PDF/UA tagging

PDF/UA tagging

htmlbag emits PDF logical-structure elements when the underlying document is set to document.FormatPDFUA. Tagging is automatic — the tree of structure elements is built as content is laid out, and each VList carries a back-reference to the structure node it should attach to.

Activation

Set the format on the frontend.Document before constructing the CSSBuilder:

fd.Doc.Format = document.FormatPDFUA
cb, _ := htmlbag.New(fd, css)

After New(), cb.enableTagging is true, cb.structureRoot points to a root structure element (created on fd.Doc if not already present), and cb.structureCurrent tracks the current parent during walk.

Element-to-role mapping

The internal pdfRoleForTag helper maps HTML tags to PDF/UA roles: <h1>H1, <p>P, <ul>/<ol>L, <li>LI, <table>Table, <tr>TR, <td>TD, etc.
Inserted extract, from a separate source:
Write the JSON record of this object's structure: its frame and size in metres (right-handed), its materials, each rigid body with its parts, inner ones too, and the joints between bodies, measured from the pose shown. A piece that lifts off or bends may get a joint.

Footnotes attach as Note structure elements.

Repeated table headers

When a table breaks across pages, the repeated header rows on continuation pages are tagged as artifacts (not as TH again) to avoid duplication in the structure tree.

Custom roles

The mapping is fixed for now. If you need additional roles, you would need to extend pdfRoleForTag (in htmlbag/tagging.go); a configurable mapping is on the to-do list.